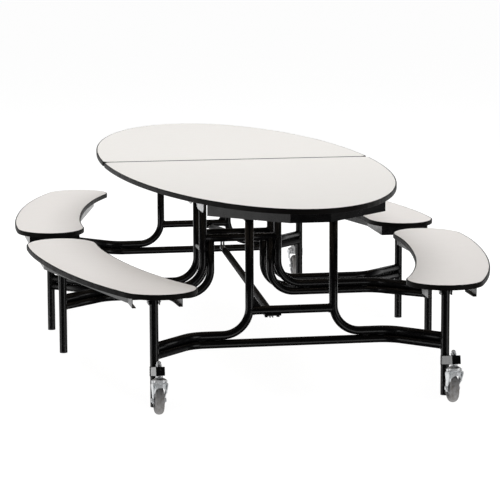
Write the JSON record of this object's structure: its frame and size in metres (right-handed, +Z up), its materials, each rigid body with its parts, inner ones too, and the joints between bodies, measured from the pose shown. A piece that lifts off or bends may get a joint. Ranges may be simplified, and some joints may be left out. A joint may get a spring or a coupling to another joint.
{
  "type": "folding cafeteria table with benches",
  "caption": "Elliptical folding table on a black tube frame with curved benches on both sides, a centre seam, telescopic stays and swivel casters.",
  "frame": {"origin": "on the floor, under the middle of the seam between the two table halves", "axes": "+X along the seam to the right, +Y along the table towards the rear half, +Z up"},
  "size_m": [1.79, 3.21, 0.737],
  "materials": {
    "laminate": "warm off-white laminate with a satin sheen over a particle board core",
    "edge_strip": "black moulded edge strip, soft sheen",
    "black_steel": "black powder coat over round steel tube, semi-gloss",
    "zinc_plate": "bright zinc-plated steel",
    "bright_fasteners": "bright plated bolts, nuts and domed stem nuts",
    "caster_steel": "bright zinc-plated pressed steel",
    "wheel_rubber": "mid-grey non-marking tread, matt",
    "glide_plastic": "black nylon, matt",
    "stay_rod_steel": "ground steel rod, satin"
  },
  "bodies": {
    "front_frame": {"front_post_tube_left": "black_steel", "front_post_tube_right": "black_steel", "front_caster_leg_left": "black_steel", "front_caster_leg_right": "black_steel", "front_lower_rail": "black_steel", "front_cross_rail": "black_steel", "front_frame_fasteners": "bright_fasteners"},
    "front_top": {"front_top_board": "laminate", "front_top_edge": "edge_strip", "front_top_underframe": "black_steel", "front_top_lock_plates": "zinc_plate"},
    "rear_frame": {"rear_post_tube_left": "black_steel", "rear_post_tube_right": "black_steel", "rear_caster_leg_left": "black_steel", "rear_caster_leg_right": "black_steel", "rear_lower_rail": "black_steel", "rear_cross_rail": "black_steel", "rear_frame_fasteners": "bright_fasteners"},
    "rear_top": {"rear_top_board": "laminate", "rear_top_edge": "edge_strip", "rear_top_underframe": "black_steel", "rear_top_lock_plates": "zinc_plate"},
    "centre_frame": {"centre_front_post_tube_left": "black_steel", "centre_front_post_tube_right": "black_steel", "centre_front_leg_left": "black_steel", "centre_front_leg_right": "black_steel", "centre_front_lower_frame": "black_steel", "centre_rear_post_tube_left": "black_steel", "centre_rear_post_tube_right": "black_steel", "centre_rear_leg_left": "black_steel", "centre_rear_leg_right": "black_steel", "centre_rear_lower_frame": "black_steel", "centre_link_tubes": "black_steel", "centre_leg_glides": "glide_plastic", "centre_frame_fasteners": "bright_fasteners"},
    "front_left_bench_body": {"front_left_bench_board": "laminate", "front_left_bench_edge": "edge_strip", "front_left_bench_underframe": "black_steel"},
    "front_right_bench_body": {"front_right_bench_board": "laminate", "front_right_bench_edge": "edge_strip", "front_right_bench_underframe": "black_steel"},
    "rear_left_bench_body": {"rear_left_bench_board": "laminate", "rear_left_bench_edge": "edge_strip", "rear_left_bench_underframe": "black_steel"},
    "rear_right_bench_body": {"rear_right_bench_board": "laminate", "rear_right_bench_edge": "edge_strip", "rear_right_bench_underframe": "black_steel"},
    "front_stay_sleeve_body": {"front_stay_sleeve": "black_steel"},
    "front_stay_rod_body": {"front_stay_rod": "stay_rod_steel"},
    "rear_stay_sleeve_body": {"rear_stay_sleeve": "black_steel"},
    "rear_stay_rod_body": {"rear_stay_rod": "stay_rod_steel"},
    "front_left_caster_body": {"front_left_caster_fork": "caster_steel"},
    "front_left_wheel_body": {"front_left_caster_wheel": "wheel_rubber"},
    "front_right_caster_body": {"front_right_caster_fork": "caster_steel"},
    "front_right_wheel_body": {"front_right_caster_wheel": "wheel_rubber"},
    "rear_left_caster_body": {"rear_left_caster_fork": "caster_steel"},
    "rear_left_wheel_body": {"rear_left_caster_wheel": "wheel_rubber"},
    "rear_right_caster_body": {"rear_right_caster_fork": "caster_steel"},
    "rear_right_wheel_body": {"rear_right_caster_wheel": "wheel_rubber"}
  },
  "joints": [
    {"name": "fold", "type": "hinge", "parent": "front_frame", "child": "front_top", "pos_m": [0, -1.168, 0.655], "axis": [1, 0, 0], "range_deg": [0, 87]},
    {"name": "centre_front_pivot", "type": "hinge", "parent": "front_top", "child": "centre_frame", "pos_m": [0, -0.079, 0.655], "axis": [1, 0, 0], "range_deg": [-87, 0]},
    {"name": "centre_rear_pivot", "type": "hinge", "parent": "centre_frame", "child": "rear_top", "pos_m": [0, 0.079, 0.655], "axis": [1, 0, 0], "range_deg": [-87, 0]},
    {"name": "rear_frame_pivot", "type": "hinge", "parent": "rear_top", "child": "rear_frame", "pos_m": [0, 1.168, 0.655], "axis": [1, 0, 0], "range_deg": [0, 87]},
    {"name": "front_left_bench_pivot", "type": "hinge", "parent": "front_frame", "child": "front_left_bench_body", "pos_m": [-0.535, -1.347, 0.39], "axis": [1, 0, 0], "range_deg": [0, 87]},
    {"name": "rear_left_bench_pivot", "type": "hinge", "parent": "rear_frame", "child": "rear_left_bench_body", "pos_m": [-0.535, 1.347, 0.39], "axis": [1, 0, 0], "range_deg": [-87, 0]},
    {"name": "front_right_bench_pivot", "type": "hinge", "parent": "front_frame", "child": "front_right_bench_body", "pos_m": [0.535, -1.347, 0.39], "axis": [1, 0, 0], "range_deg": [0, 87]},
    {"name": "rear_right_bench_pivot", "type": "hinge", "parent": "rear_frame", "child": "rear_right_bench_body", "pos_m": [0.535, 1.347, 0.39], "axis": [1, 0, 0], "range_deg": [-87, 0]},
    {"name": "front_stay_pivot", "type": "hinge", "parent": "front_frame", "child": "front_stay_sleeve_body", "pos_m": [-0.075, -1.136, 0.296], "axis": [1, 0, 0], "range_deg": [0, 84.09]},
    {"name": "front_stay_slide", "type": "slide", "parent": "front_stay_sleeve_body", "child": "front_stay_rod_body", "axis": [0, 0.9966, 0.082], "range_m": [0, 0.1143]},
    {"name": "rear_stay_pivot", "type": "hinge", "parent": "rear_frame", "child": "rear_stay_sleeve_body", "pos_m": [0.075, 1.136, 0.296], "axis": [1, 0, 0], "range_deg": [-84.09, 0]},
    {"name": "rear_stay_slide", "type": "slide", "parent": "rear_stay_sleeve_body", "child": "rear_stay_rod_body", "axis": [0, -0.9966, 0.082], "range_m": [0, 0.1143]},
    {"name": "front_left_caster_swivel", "type": "hinge", "parent": "front_frame", "child": "front_left_caster_body", "pos_m": [-0.535, -1.47768, 0.12373], "axis": [0, 0.1994, 0.9799], "continuous": true},
    {"name": "front_left_wheel_spin", "type": "hinge", "parent": "front_left_caster_body", "child": "front_left_wheel_body", "pos_m": [-0.535, -1.45282, 0.0508], "axis": [1, 0, 0], "continuous": true},
    {"name": "front_right_caster_swivel", "type": "hinge", "parent": "front_frame", "child": "front_right_caster_body", "pos_m": [0.535, -1.47768, 0.12373], "axis": [0, 0.1994, 0.9799], "continuous": true},
    {"name": "front_right_wheel_spin", "type": "hinge", "parent": "front_right_caster_body", "child": "front_right_wheel_body", "pos_m": [0.535, -1.45282, 0.0508], "axis": [1, 0, 0], "continuous": true},
    {"name": "rear_left_caster_swivel", "type": "hinge", "parent": "rear_frame", "child": "rear_left_caster_body", "pos_m": [-0.535, 1.47768, 0.12373], "axis": [0, -0.1994, 0.9799], "continuous": true},
    {"name": "rear_left_wheel_spin", "type": "hinge", "parent": "rear_left_caster_body", "child": "rear_left_wheel_body", "pos_m": [-0.535, 1.45282, 0.0508], "axis": [1, 0, 0], "continuous": true},
    {"name": "rear_right_caster_swivel", "type": "hinge", "parent": "rear_frame", "child": "rear_right_caster_body", "pos_m": [0.535, 1.47768, 0.12373], "axis": [0, -0.1994, 0.9799], "continuous": true},
    {"name": "rear_right_wheel_spin", "type": "hinge", "parent": "rear_right_caster_body", "child": "rear_right_wheel_body", "pos_m": [0.535, 1.45282, 0.0508], "axis": [1, 0, 0], "continuous": true}
  ],
  "couplings": [
    {"joint": "centre_front_pivot", "follows": "fold", "ratio": -1},
    {"joint": "centre_rear_pivot", "follows": "fold", "ratio": -1},
    {"joint": "rear_frame_pivot", "follows": "fold", "ratio": 1},
    {"joint": "front_left_bench_pivot", "follows": "fold", "ratio": 1},
    {"joint": "rear_left_bench_pivot", "follows": "fold", "ratio": -1},
    {"joint": "front_right_bench_pivot", "follows": "fold", "ratio": 1},
    {"joint": "rear_right_bench_pivot", "follows": "fold", "ratio": -1},
    {"joint": "front_stay_pivot", "follows": "fold", "ratio": 0.96639},
    {"joint": "front_stay_slide", "follows": "fold", "m_per_rad": 0.07521},
    {"joint": "rear_stay_pivot", "follows": "fold", "ratio": -0.96639},
    {"joint": "rear_stay_slide", "follows": "fold", "m_per_rad": 0.07521}
  ]
}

**INSTRUCTIONS TO FOLLOW**
Return every line above in which the string "materials" occurs.

**SOLUTION TO THE PROBLEM**
Write the JSON record of this object's structure: its frame and size in metres (right-handed, +Z up), its materials, each rigid body with its parts, inner ones too, and the joints between bodies, measured from the pose shown. A piece that lifts off or bends may get a joint. Ranges may be simplified, and some joints may be left out. A joint may get a spring or a coupling to another joint.
  "materials": {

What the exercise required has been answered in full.